One of the most common sources of shadow access that I’ve seen is role creep. An employee starts in Role A. They move to Role B. They help out temporarily with Role C. No one removes Role A or B because “they might need it again.” or still use it during their transition. Six years later that user effectively has the permissions of three jobs.
No one intended to create a superuser. It just happened. From a security standpoint, this breaks the principle of least privilege. From an audit standpoint, it breaks everything else.
Malicious actors are not always looking to break in through the front door, sometimes they just look around for open doors and shadow access is attractive because:
- The credentials are valid
- The accounts can often bypass MFA (think service accounts)
- Activity looks legitimate
- Logging is minimal or nonexistent
- No one actively monitors usage
If an attacker compromises a forgotten account, they may not need to escalate privileges, because the privileges are already there. This is why many breach investigations eventually include the sentence: “The account was legitimate but should not have existed.” That sentence never makes anyone feel better.
Why Executives Should Care
From a leadership perspective, shadow access is not a technical issue, it’s a governance issue.
It can impacts:
- Regulatory compliance
- Audit outcomes
- Incident response containment
- Cyber insurance discussions
- Board reporting confidence
When an executive says, “Who had access to this system,” the worst possible answer someone can give is, “We’re not entirely sure.” That uncertainty erodes trust faster than any vulnerability scan.
This is not new wisdom, or atleast shouldn’t be. Most major frameworks quietly emphasize this risk.
- NIST CSF speaks to identity governance, access control, and lifecycle management
- Zero Trust assumes access must be continuously validated, not permanently granted
- ISO 27001 requires periodic access reviews and ownership
- SOC 2 expects documented provisioning and deprovisioning
- CIS Controls call out account management as foundational
Yet many organizations treat access reviews as a checkbox exercise, a quarterly or yearly email. A few clicks. Approve all. Move on. That is compliance theater and shadow access thrives in this theater.
Let’s talk honestly, why our reviews fail. Most access reviews fail for predictable reasons:
- Managers don’t understand what access actually means, so it’s easier to just click approve.
- Reviews contain hundreds of entitlements with cryptic names that no one understand.
- Business owners are afraid to remove access “just in case” the user needs it at some point.
- No one wants to be responsible for breaking something.
So the safest choice becomes approval, system is not secure, just safe politically and that’s how shadow access survives every review cycle.

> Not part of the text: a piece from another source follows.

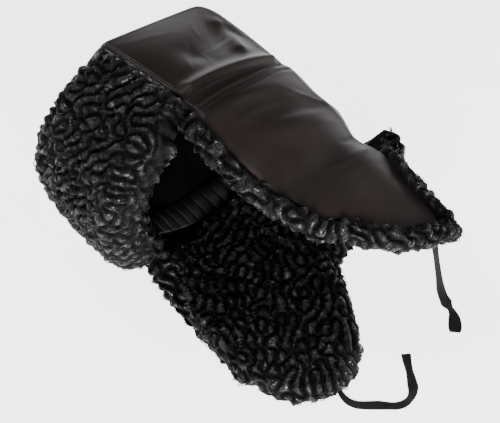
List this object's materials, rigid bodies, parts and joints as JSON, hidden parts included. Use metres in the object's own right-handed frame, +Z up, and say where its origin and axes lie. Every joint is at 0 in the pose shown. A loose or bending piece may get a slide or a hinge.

We’ve talk about employee access is messy, now let’s talk about how service accounts are pure chaos.
Many environments have:
- Service accounts created by vendors
- Credentials embedded in scripts
- Passwords that never expire
- No MFA
- No owner
- No monitoring
These accounts often have broad permissions because “the application needs it.” and it’s easier to give the rights than test them. Maybe it does. Maybe it doesn’t or no one remembers why it has that anymore. From a malicious actor’s point of view, this is like finding a master key under the welcome mat.
Here’s the uncomfortable truth that we need to really understand, shadow access is rarely solved by buying another tool. You can have A modern IAM platform, Privileged access management, Single sign on, Conditional access and all the Fancy dashboards and still have shadow access everywhere.
Because this is a process and mindset problem first. Now tools can help enforce discipline but they do not create it.
What can you do to mature your program
Organizations that manage shadow access well tend to share a few behaviors to incorporate.
1. Identity as the source of truth
HR events drive access. Not emails. Not hallway conversations. Joiner, mover, leaver processes are automated and enforced.
2. Ownership is mandatory
Every account has a clearly defined owner and no owner means no access. Yes, that includes service accounts.
3. Access is time bound
Elevated access expires automatically and If you still need it, request it again. Temporary should actually mean temporary.
4. Reviews focus on removal, not approval
The goal of access reviews is not to confirm everything is fine, the goal is to remove what is not needed. That mindset shift alone changes outcomes.
5. Logging and alerting on dormant access
Accounts that never log in should raise questions and reviews. Silence from an account is not safety (well at least for long)
The Cultural Shift That Actually Matters
The biggest change is cultural, we often forget that in our tooling and policies are not the end of the conversation, but an education tool. You organizations must move from “Who might need access someday” to “Who needs access right now” and that sounds subtle. It’s not.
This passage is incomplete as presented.